[Data shown]
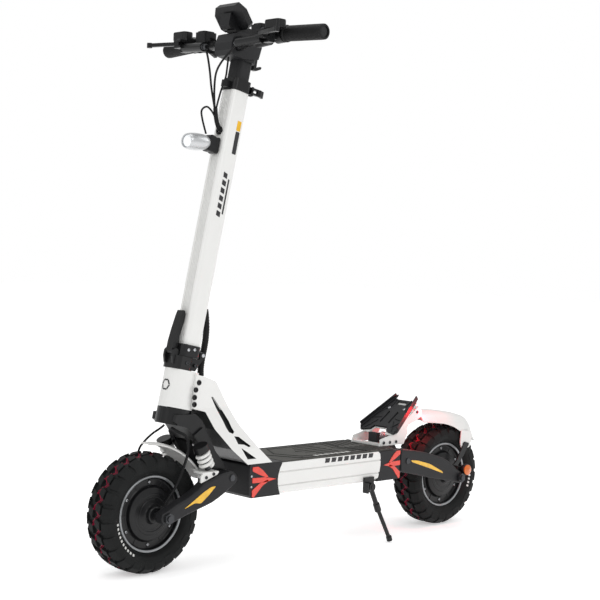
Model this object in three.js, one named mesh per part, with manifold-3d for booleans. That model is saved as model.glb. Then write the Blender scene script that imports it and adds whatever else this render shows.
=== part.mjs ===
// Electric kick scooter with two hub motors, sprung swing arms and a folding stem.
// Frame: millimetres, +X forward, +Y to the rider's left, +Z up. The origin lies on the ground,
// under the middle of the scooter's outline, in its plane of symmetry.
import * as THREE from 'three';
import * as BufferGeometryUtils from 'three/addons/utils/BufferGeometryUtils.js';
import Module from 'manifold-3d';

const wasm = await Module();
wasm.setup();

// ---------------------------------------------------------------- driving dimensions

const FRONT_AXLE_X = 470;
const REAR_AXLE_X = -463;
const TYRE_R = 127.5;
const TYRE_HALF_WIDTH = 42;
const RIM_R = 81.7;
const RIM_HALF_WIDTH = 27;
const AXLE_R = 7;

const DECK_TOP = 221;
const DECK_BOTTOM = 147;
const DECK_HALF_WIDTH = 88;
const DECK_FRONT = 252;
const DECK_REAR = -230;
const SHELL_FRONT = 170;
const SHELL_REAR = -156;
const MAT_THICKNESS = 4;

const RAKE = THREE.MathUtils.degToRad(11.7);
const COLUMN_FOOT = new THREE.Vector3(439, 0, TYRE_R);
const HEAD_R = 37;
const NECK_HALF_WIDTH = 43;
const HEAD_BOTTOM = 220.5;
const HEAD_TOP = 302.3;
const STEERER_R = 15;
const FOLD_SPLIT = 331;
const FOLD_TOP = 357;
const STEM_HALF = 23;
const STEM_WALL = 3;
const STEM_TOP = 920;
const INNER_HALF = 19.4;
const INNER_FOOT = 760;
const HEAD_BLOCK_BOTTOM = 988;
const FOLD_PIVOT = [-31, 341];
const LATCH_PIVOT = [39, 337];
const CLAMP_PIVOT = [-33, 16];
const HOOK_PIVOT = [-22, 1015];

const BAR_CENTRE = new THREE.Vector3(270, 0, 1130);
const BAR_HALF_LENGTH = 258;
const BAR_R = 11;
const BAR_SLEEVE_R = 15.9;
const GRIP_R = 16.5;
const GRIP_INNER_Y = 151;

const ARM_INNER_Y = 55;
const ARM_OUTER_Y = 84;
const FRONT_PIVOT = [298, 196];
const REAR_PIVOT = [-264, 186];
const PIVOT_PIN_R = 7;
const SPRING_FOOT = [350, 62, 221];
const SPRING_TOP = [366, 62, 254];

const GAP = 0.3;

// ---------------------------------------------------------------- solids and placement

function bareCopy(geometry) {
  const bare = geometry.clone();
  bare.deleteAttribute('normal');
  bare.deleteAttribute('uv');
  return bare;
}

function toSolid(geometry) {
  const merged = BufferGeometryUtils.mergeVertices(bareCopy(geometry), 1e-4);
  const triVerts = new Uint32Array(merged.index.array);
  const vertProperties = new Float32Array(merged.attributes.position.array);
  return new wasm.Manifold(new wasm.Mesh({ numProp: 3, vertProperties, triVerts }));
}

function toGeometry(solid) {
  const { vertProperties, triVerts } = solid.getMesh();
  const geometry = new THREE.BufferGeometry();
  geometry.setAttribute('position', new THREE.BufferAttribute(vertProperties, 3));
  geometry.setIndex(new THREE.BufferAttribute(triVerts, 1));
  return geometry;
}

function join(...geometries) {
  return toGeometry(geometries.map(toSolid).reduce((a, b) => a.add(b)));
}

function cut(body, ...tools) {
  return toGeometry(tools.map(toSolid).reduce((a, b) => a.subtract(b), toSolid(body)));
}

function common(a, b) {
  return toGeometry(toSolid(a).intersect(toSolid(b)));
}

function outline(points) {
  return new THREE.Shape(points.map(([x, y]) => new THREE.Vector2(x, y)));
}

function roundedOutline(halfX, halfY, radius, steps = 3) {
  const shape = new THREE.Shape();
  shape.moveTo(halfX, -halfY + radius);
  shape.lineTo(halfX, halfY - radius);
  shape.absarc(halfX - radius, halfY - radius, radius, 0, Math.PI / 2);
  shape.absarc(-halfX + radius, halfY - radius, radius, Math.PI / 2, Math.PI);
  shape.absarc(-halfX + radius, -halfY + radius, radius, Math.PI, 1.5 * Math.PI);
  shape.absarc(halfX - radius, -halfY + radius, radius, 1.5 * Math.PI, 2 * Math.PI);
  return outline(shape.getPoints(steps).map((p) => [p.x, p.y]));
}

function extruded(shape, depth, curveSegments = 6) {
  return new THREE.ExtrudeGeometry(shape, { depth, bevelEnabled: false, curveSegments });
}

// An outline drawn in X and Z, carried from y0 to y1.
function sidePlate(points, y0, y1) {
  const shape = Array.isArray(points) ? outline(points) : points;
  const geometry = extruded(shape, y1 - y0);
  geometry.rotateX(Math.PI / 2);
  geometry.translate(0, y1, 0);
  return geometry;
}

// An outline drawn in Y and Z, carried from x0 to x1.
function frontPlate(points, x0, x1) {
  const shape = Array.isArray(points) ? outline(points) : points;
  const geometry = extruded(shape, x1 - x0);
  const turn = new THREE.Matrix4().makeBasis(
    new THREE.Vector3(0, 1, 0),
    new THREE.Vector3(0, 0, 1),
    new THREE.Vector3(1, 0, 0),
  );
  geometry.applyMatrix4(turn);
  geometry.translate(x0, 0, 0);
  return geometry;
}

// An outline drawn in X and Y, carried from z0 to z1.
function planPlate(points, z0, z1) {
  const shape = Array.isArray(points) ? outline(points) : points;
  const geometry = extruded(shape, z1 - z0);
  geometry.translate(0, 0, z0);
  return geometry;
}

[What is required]
From the data above, gather every line that includes the word "part".

[Solution below]
Model this object in three.js, one named mesh per part, with manifold-3d for booleans. That model is saved as model.glb. Then write the Blender scene script that imports it and adds whatever else this render shows.
=== part.mjs ===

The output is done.